Christmas usually comes early to Manila: From early October carols are played on repeat in shopping malls, lights twinkle along every building edge, and Styrofoam snow sprinkles from rooftops. But along with the usual yuletide spirit comes the inevitable serge of traffic as the city slowly grinds to gridlock. But what’s the connection? Bus-loads of out-of-town shoppers surely add to regular traffic volume. Numerous mega-sale events tempt even the most conservative shoppers out of their homes. Limited public transport and the relatively low cost of driving certainly don’t help. Then there is the basic reality that existing roads are inadequate to deal even with everyday traffic and Christmas simply tips the scale. But these factors provide only part of the explanation. There is one more answer. Invariably, traffic lights are switched off at peak times and even with dozens of policemen on the ground to direct vehicles, traffic comes to a complete halt. But not everyone loses in these tough times: Street vendors make brisk business selling snacks, drinks, and trinkets to the exasperated drivers.

In both these cases, market and government agents have specific information from which to extract economic rent. In Manila, the story is that some traffic enforcers receive pay offs from street vendors benefiting from bored buyers trapped in traffic; In Delhi, some home-owners have to bribe local power company agents to ensure uninterrupted power supply during parties to prevent them from losing face in front of guests.

Clearly, it is not only large-scale corruption in infrastructure investments that raises the transaction costs of business, loss of employment opportunities, or cripples economic growth. And it is the commonplace instances of corruption, those that rarely make headlines, that are far more difficult to fix. In today’s democracies, no one individual or group has a monopoly on corruption.

India’s growing pains

Today’s global media is full of stories on India and most of it is certainly not what the Indian government had hoped for five years ago when it signed up for the mess that is called the Commonwealth Games (CWG). The first Asian Games, held in New Delhi too were delayed and had to be postponed from the original schedule of 1950 to March 1951 due to delays in preparations. India was a young nation and the World was perhaps kinder then. Learning from this experience, Delhi was fully ready for the Asiad, the 1982 Asian Games. The planned infrastructure, a new Asiad village with good road network, was all in place, on time. The country also launched color television at that time so that larger numbers of Indians can see the games. No doubt, there were several tense moments, but in the end, India was able deliver. So what is wrong this time? Is it just the scale of corruption?
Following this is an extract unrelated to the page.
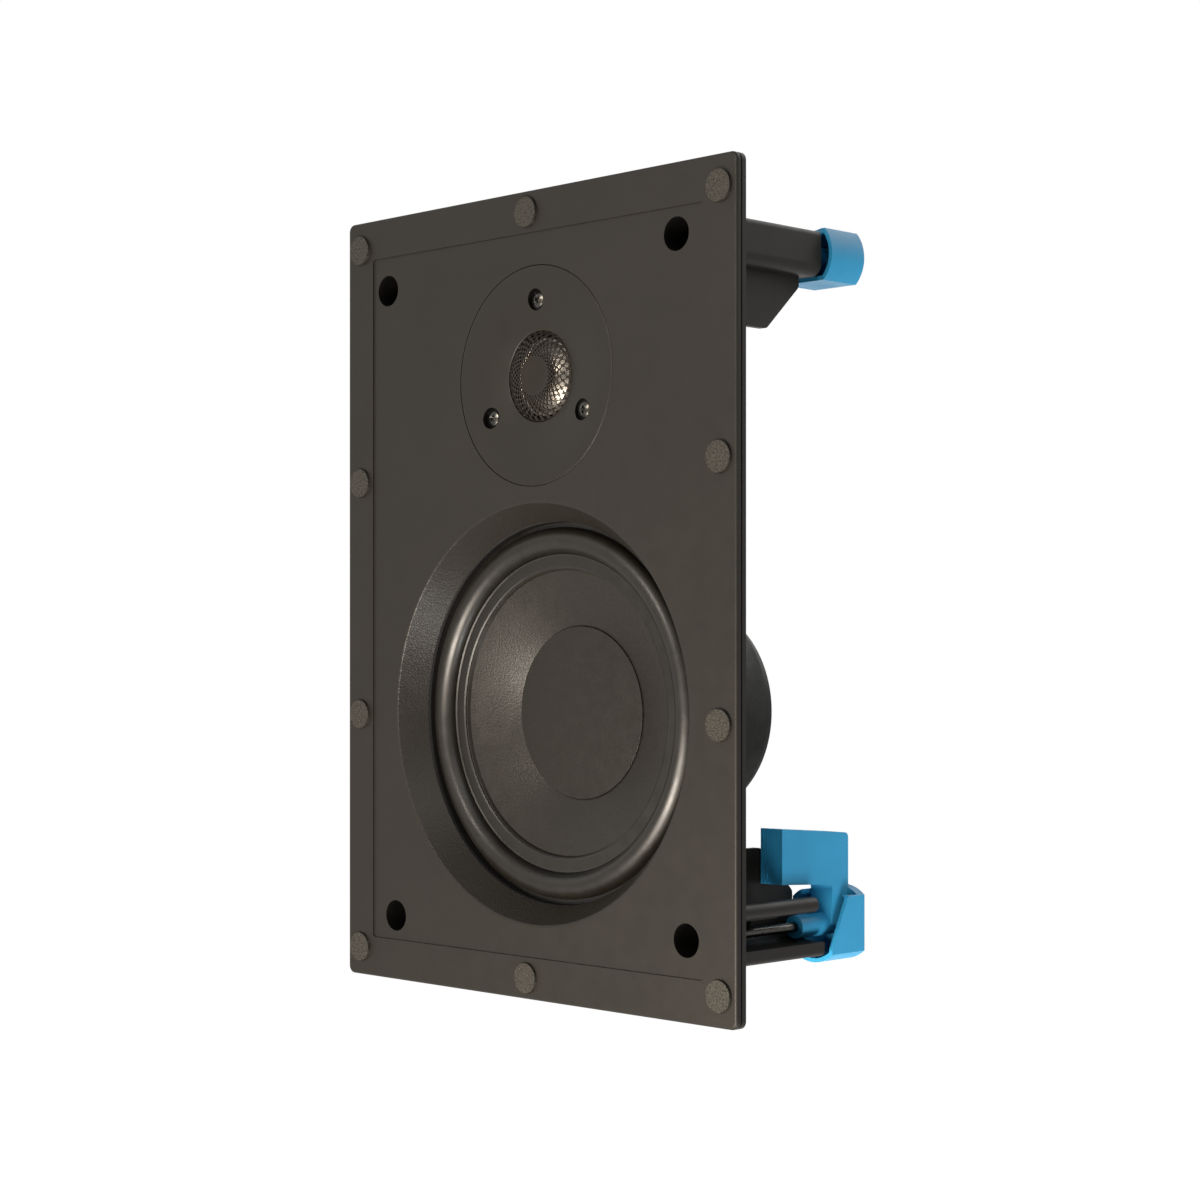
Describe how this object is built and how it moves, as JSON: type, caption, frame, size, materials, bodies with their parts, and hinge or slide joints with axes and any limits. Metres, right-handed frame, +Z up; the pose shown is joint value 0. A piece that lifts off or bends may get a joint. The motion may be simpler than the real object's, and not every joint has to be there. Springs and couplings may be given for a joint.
{
  "type": "in wall speaker",
  "caption": "Rectangular in-wall loudspeaker baffle with a flared woofer, a perforated-lens tweeter, a magnet-rimmed flange and swing-out clamp legs on towers behind it.",
  "frame": {"origin": "centre of the flange's back face, which rests on the wall", "axes": "+X to the right seen from the front, +Y from the front to the rear, +Z up"},
  "size_m": [0.216, 0.0949, 0.31],
  "materials": {
    "baffle_plastic": "fine matt texture",
    "magnet_plating": "dull nickel plating",
    "screw_steel": "black oxide",
    "clamp_plastic": "satin nylon",
    "gasket_foam": "matt foam",
    "basket_steel": "black powder coat",
    "surround_rubber": "semi-gloss",
    "cone_fibre": "satin",
    "coil_copper": "enamelled wire",
    "spider_cloth": "treated cloth",
    "plate_steel": "black plating",
    "ferrite": "matt",
    "face_plastic": "satin",
    "lens_metal": "gloss black",
    "dome_silk": "coated silk",
    "chamber_plastic": "matt",
    "board_laminate": "solder mask",
    "capacitor_sleeve": "shrink sleeve",
    "resistor_ceramic": "ceramic",
    "terminal_plastic": "satin",
    "button_red": "gloss"
  },
  "bodies": {
    "frame": {"baffle": "baffle_plastic", "grille_magnet_upper_left": "magnet_plating", "grille_magnet_upper_right": "magnet_plating", "grille_magnet_lower_left": "magnet_plating", "grille_magnet_lower_right": "magnet_plating", "grille_magnet_left_high": "magnet_plating", "grille_magnet_left_low": "magnet_plating", "grille_magnet_right_high": "magnet_plating", "grille_magnet_right_low": "magnet_plating", "grille_magnet_top": "magnet_plating", "grille_magnet_bottom": "magnet_plating", "woofer_gasket": "gasket_foam", "woofer_basket": "basket_steel", "woofer_surround": "surround_rubber", "woofer_spider": "spider_cloth", "woofer_front_plate": "plate_steel", "woofer_magnet": "ferrite", "woofer_back_plate": "plate_steel", "tweeter_face_plate": "face_plastic", "tweeter_lens": "lens_metal", "tweeter_surround": "dome_silk", "tweeter_pot": "plate_steel", "tweeter_pole_plate": "plate_steel", "tweeter_magnet": "magnet_plating", "tweeter_chamber": "chamber_plastic", "crossover_board": "board_laminate", "air_core_coil": "coil_copper", "bobbin_coil": "ferrite", "long_capacitor": "capacitor_sleeve", "short_capacitor": "capacitor_sleeve", "power_resistor": "resistor_ceramic", "terminal_block": "terminal_plastic", "woofer_screw_1": "screw_steel", "woofer_screw_2": "screw_steel", "woofer_screw_3": "screw_steel", "woofer_screw_4": "screw_steel", "tweeter_screw_1": "screw_steel", "tweeter_screw_2": "screw_steel", "tweeter_screw_3": "screw_steel", "board_screw_1": "screw_steel", "board_screw_2": "screw_steel"},
    "turret_lower_right": {"clamp_screw_lower_right": "screw_steel", "clamp_cap_lower_right": "clamp_plastic"},
    "leg_lower_right": {"clamp_leg_lower_right": "clamp_plastic"},
    "turret_upper_right": {"clamp_screw_upper_right": "screw_steel", "clamp_cap_upper_right": "clamp_plastic"},
    "leg_upper_right": {"clamp_leg_upper_right": "clamp_plastic"},
    "turret_upper_left": {"clamp_screw_upper_left": "screw_steel", "clamp_cap_upper_left": "clamp_plastic"},
    "leg_upper_left": {"clamp_leg_upper_left": "clamp_plastic"},
    "turret_lower_left": {"clamp_screw_lower_left": "screw_steel", "clamp_cap_lower_left": "clamp_plastic"},
    "leg_lower_left": {"clamp_leg_lower_left": "clamp_plastic"},
    "woofer_motion": {"woofer_cone": "cone_fibre", "woofer_dust_cap": "cone_fibre", "woofer_voice_coil": "coil_copper"},
    "tweeter_motion": {"tweeter_dome": "dome_silk", "tweeter_voice_coil": "coil_copper"},
    "red_button": {"red_button": "button_red"},
    "black_button": {"black_button": "terminal_plastic"}
  },
  "joints": [
    {"name": "swing_lower_right", "type": "hinge", "parent": "frame", "child": "turret_lower_right", "pos_m": [0.0832, 0.05, -0.1253], "axis": [0, 1, 0], "range_deg": [0, 90]},
    {"name": "draw_lower_right", "type": "slide", "parent": "turret_lower_right", "child": "leg_lower_right", "axis": [0, -1, 0], "range_m": [0, 0.029]},
    {"name": "swing_upper_right", "type": "hinge", "parent": "frame", "child": "turret_upper_right", "pos_m": [0.0783, 0.05, 0.1291], "axis": [0, 1, 0], "range_deg": [0, 90]},
    {"name": "draw_upper_right", "type": "slide", "parent": "turret_upper_right", "child": "leg_upper_right", "axis": [0, -1, 0], "range_m": [0, 0.029]},
    {"name": "swing_upper_left", "type": "hinge", "parent": "frame", "child": "turret_upper_left", "pos_m": [-0.0832, 0.05, 0.1253], "axis": [0, 1, 0], "range_deg": [0, 90]},
    {"name": "draw_upper_left", "type": "slide", "parent": "turret_upper_left", "child": "leg_upper_left", "axis": [0, -1, 0], "range_m": [0, 0.029]},
    {"name": "swing_lower_left", "type": "hinge", "parent": "frame", "child": "turret_lower_left", "pos_m": [-0.0783, 0.05, -0.1291], "axis": [0, 1, 0], "range_deg": [0, 90]},
    {"name": "draw_lower_left", "type": "slide", "parent": "turret_lower_left", "child": "leg_lower_left", "axis": [0, -1, 0], "range_m": [0, 0.029]},
    {"name": "cone_travel", "type": "slide", "parent": "frame", "child": "woofer_motion", "axis": [0, -1, 0], "range_m": [-0.004, 0.004], "stiffness_N_per_m": 1000, "deforming": ["woofer_surround", "woofer_spider"]},
    {"name": "dome_travel", "type": "slide", "parent": "frame", "child": "tweeter_motion", "axis": [0, -1, 0], "range_m": [-0.0003, 0.0003], "stiffness_N_per_m": 2000, "deforming": ["tweeter_surround"]},
    {"name": "red_button_press", "type": "slide", "parent": "frame", "child": "red_button", "axis": [0, -1, 0], "range_m": [0, 0.002], "stiffness_N_per_m": 400},
    {"name": "black_button_press", "type": "slide", "parent": "frame", "child": "black_button", "axis": [0, -1, 0], "range_m": [0, 0.002], "stiffness_N_per_m": 400}
  ]
}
And though CWG is getting all the attention these days, I want to remind ourselves that most public and semi-public infrastructure projects have suffered similar fate all along for the last sixty years. How would you otherwise explain another grim headline yesterday from New York? UN just released the Energy Poverty report where India tops the global list. Over 400 million people do not have access to electricity in India, the largest single country group. China has managed to give electricity to its billions except just about 8 million. Moreover, 855 million Indians use traditional biomass for cooking, twice the number for China. This is in spite of the fact that India has been planning to provide modern energy sources to all for last several decades. In the transport sector too, we have yet to achieve the pre-independence promise laid out in the 1943 Nagpur Plan connecting all of India to an all weather road-network. Overall achievements on all large infrastructure projects remain illusive, time and time again.
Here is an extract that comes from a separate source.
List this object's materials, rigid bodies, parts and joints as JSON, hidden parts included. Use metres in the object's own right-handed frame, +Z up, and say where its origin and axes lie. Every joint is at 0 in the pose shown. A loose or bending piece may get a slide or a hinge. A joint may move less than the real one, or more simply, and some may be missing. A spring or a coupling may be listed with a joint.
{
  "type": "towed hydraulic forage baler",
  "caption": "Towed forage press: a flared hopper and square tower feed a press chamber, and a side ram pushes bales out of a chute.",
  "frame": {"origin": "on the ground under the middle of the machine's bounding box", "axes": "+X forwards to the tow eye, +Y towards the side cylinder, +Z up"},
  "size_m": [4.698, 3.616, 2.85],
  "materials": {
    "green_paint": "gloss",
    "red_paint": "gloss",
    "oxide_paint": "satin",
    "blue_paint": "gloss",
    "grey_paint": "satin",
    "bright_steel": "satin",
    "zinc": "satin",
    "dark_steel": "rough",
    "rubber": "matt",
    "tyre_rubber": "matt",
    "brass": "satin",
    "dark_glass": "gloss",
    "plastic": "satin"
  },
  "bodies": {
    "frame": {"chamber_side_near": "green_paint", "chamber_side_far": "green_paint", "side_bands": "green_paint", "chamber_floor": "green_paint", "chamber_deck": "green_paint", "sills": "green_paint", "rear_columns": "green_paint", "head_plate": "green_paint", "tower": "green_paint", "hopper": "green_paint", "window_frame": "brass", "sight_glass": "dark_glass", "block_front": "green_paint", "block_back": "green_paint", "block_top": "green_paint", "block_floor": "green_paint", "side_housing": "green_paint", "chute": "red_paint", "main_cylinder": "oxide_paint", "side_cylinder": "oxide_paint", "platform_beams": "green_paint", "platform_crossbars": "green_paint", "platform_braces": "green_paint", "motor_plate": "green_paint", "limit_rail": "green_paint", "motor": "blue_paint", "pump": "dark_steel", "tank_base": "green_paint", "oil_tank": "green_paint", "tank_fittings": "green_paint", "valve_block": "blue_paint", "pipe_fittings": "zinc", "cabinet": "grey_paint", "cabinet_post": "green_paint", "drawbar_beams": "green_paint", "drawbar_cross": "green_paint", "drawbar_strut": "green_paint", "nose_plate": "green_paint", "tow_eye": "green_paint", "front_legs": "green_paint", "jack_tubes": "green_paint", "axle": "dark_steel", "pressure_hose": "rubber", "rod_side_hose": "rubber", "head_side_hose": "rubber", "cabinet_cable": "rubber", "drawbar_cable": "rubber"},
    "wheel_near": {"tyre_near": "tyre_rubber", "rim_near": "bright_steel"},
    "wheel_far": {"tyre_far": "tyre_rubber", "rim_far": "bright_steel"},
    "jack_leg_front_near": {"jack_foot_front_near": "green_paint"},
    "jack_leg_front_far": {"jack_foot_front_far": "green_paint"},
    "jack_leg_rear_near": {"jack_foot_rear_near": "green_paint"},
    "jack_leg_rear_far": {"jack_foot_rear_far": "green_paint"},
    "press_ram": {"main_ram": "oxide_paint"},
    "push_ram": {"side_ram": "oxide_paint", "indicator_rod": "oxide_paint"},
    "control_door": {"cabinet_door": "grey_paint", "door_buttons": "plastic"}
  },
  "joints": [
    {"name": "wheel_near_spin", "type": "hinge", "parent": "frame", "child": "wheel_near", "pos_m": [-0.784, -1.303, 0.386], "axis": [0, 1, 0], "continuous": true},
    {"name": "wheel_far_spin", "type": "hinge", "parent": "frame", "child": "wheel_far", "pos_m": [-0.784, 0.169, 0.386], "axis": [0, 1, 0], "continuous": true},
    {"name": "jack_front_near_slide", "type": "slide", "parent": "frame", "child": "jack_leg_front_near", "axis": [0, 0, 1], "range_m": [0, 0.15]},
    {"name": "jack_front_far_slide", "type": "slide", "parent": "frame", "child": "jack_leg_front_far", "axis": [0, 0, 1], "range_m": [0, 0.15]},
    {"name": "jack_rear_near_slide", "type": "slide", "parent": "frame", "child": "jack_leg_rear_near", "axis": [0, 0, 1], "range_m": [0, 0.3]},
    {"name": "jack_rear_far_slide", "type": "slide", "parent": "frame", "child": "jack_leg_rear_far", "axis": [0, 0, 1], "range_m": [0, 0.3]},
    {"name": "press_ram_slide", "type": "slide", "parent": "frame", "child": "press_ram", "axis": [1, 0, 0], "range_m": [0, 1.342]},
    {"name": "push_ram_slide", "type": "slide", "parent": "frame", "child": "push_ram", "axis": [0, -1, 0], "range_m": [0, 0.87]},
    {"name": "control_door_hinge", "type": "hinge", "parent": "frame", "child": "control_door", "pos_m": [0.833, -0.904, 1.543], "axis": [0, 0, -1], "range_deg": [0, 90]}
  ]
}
The usual comment one often hears is “a good plan implemented badly”. Prof. Mrinal Datta-Chaudhury in 1990 argued that this dichotomy between the formulation and implementation of a plan is usually false. “If a plan is supposed to be a feasible action program, then it must cover the expected behavior of all economic agents.” Some twenty years later, nothing is changed. India’s planning remains divorced from implementation. India is not, as yet, able to fill the yawning gap between plan and execution because the existing institutions and processes continue to provide perverse incentives: as is evident in the CWG episode, delays usually lead to a lax scrutiny with larger potential pay –offs for those who want to benefit from public money. In fact rent-seeking behavior thrives under delays and mismanagement of large projects. It is difficult to see India getting its seat at the World’s big table without addressing this fundamental flaw in her institutional structures.

Assurances are given to all of us by our political leaders that appropriate accountability will be established in the CWG episode and the guilty punished, hopefully severely. If the results of such a scrutiny helps to instill a better accountability through fundamental institutional changes across Indian political economy surrounding all large infrastructure projects, not all is lost. History will judge this episode, as an expensive treatment of India’s growing pains.